Work is set to get under way on an Irish law to allow transsexuals to change their sex on their birth certificate.
The news comes despite warnings from critics that measures to change sex physically would not help resolve psychological turmoil.
The Minister for Social and Family Affairs, Mary Hanafin said she would “progress this matter in the immediate future”.
She added: “The means by which legal recognition will be affected may include legislation and, in any event, will require careful consideration and consultation.”
Cat McIlroy of Transgender Equality Network Ireland, an activist group, said: “There are under 100 people accessing hormones in the Loughlinstown clinic, but many more people identify as cross-dressers or transvestites and their family or work experiences can dictate if they go further.
“We believe there are potentially hundreds of people who could benefit from new laws in the area.”
The Green Party in Ireland pushed for the change but the Fianna Fáil Party has expressed concern that people would seek to change their sex for reasons other than psychological or medical, such as welfare or other entitlements.
In the UK, the Gender Recognition Act was passed in 2004.
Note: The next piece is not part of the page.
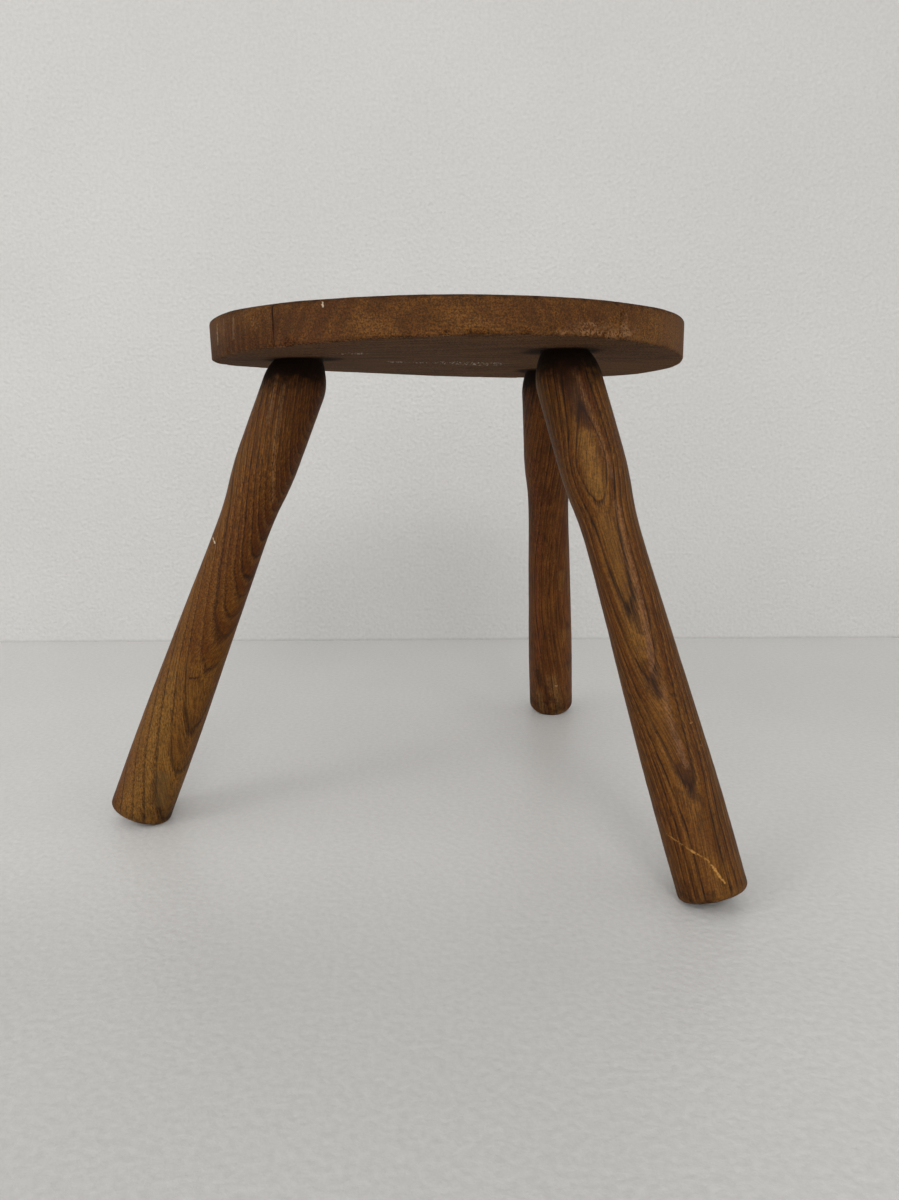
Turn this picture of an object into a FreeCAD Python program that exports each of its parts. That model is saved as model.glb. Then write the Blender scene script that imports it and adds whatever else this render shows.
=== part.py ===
import FreeCAD, Part
import Sketcher
import math
import os
import re
from FreeCAD import Vector

# Milking stool: a round seat glued up from two boards, on three turned legs.
# Each leg leans outwards and goes through the seat as a round tenon, which a wedge spreads.
# Lengths are in millimetres and angles in degrees. +Z is up and the floor is z = 0.
# The seat's boards have their grain along X, and the narrow board is at the front, towards -Y.

LEGS = ("left", "front", "back")

# Every size that can be set by itself: its name, its value and what it measures.
DRIVING_SIZES = (
    ("seat_radius", 160.0, "round seat, from its centre to its rim"),
    ("seat_thickness", 25.0, "both seat boards"),
    ("front_board_width", 33.0, "from the glue joint of the seat's boards forwards to the rim"),
    ("seat_top_arris", 3.0, "rounding of the rim's upper edge"),
    ("seat_bottom_arris", 2.0, "rounding of the rim's lower edge"),
    ("glue_line", 0.1, "room for glue in every joint"),
    ("splay_angle", 22.0, "lean of each leg from upright"),
    ("leg_length", 336.0, "along the leg from the seat's underside to the foot's end"),
    ("tenon_radius", 12.5, "round tenon at the top of each leg"),
    ("shoulder_rounding", 39.5, "radius of the domed shoulder, seen from the side"),
    ("shoulder_length", 19.5, "along the leg from the seat's underside to its full thickness"),
    ("thigh_radius", 20.4, "thick upper part of each leg"),
    ("thigh_length", 47.5, "along the leg, where the thigh keeps its thickness"),
    ("draw_in_length", 52.0, "along the leg, from the thigh down to the waist"),
    ("waist_radius", 17.2, "thinnest part of each leg"),
    ("waist_easing", 20.0, "along the leg, from the waist to the straight taper"),
    ("foot_easing", 66.0, "along the leg, from the straight taper to the foot"),
    ("foot_length", 31.0, "along the leg, where the foot keeps its thickness"),
    ("foot_radius", 20.7, "thick lower end of each leg"),
    ("foot_arris", 4.0, "rounding of the foot's lower edge"),
    ("foot_wear", 1.0, "depth of the flat that the floor has worn on each foot"),
    ("wedge_thickness", 3.2, "thickness of a wedge in the middle of its tenon's end"),
    ("wedge_tip", 0.8, "thickness of a wedge at its lower end"),
    ("wedge_depth", 18.0, "along the tenon, how far a wedge is driven in"),
    ("trim_allowance", 2.0, "length that a tenon and its wedge stood proud before trimming"),
    ("mortise_inset_left", 59.9, "from the seat's rim inwards to the leg's axis at the underside"),
    ("mortise_angle_left", 196.0, "where that point lies, counted from +X towards +Y"),
    ("lean_angle_left", 189.7, "the way that the leg leans, counted the same way"),
    ("mortise_inset_front", 58.2, "from the seat's rim inwards to the leg's axis at the underside"),
    ("mortise_angle_front", -45.6, "where that point lies, counted from +X towards +Y"),
    ("lean_angle_front", -48.9, "the way that the leg leans, counted the same way"),
    ("mortise_inset_back", 51.6, "from the seat's rim inwards to the leg's axis at the underside"),
    ("mortise_angle_back", 44.2, "where that point lies, counted from +X towards +Y"),
    ("lean_angle_back", 79.8, "the way that the leg leans, counted the same way"),
)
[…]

It allows a biologically normal man to become a woman in law and vice versa. This means a man can apply for a Gender Recognition Certificate and then obtain a new birth certificate stating he was born a woman.
Under the Act a man can become a woman “for all purposes” in law. He could then legally marry another man, because in law the couple would be of opposite sexes.
Critics point to evidence of transsexuals who later change their minds.
According to a Home Office report on transsexualism: “Many people revert to their biological sex after living for some time in the opposite sex”.
Doctors from the NHS Portman Clinic, an internationally acclaimed centre for ‘sex change’ treatment, have stated, “what many patients find is that they are left with a mutilated body, but the internal conflicts remain”.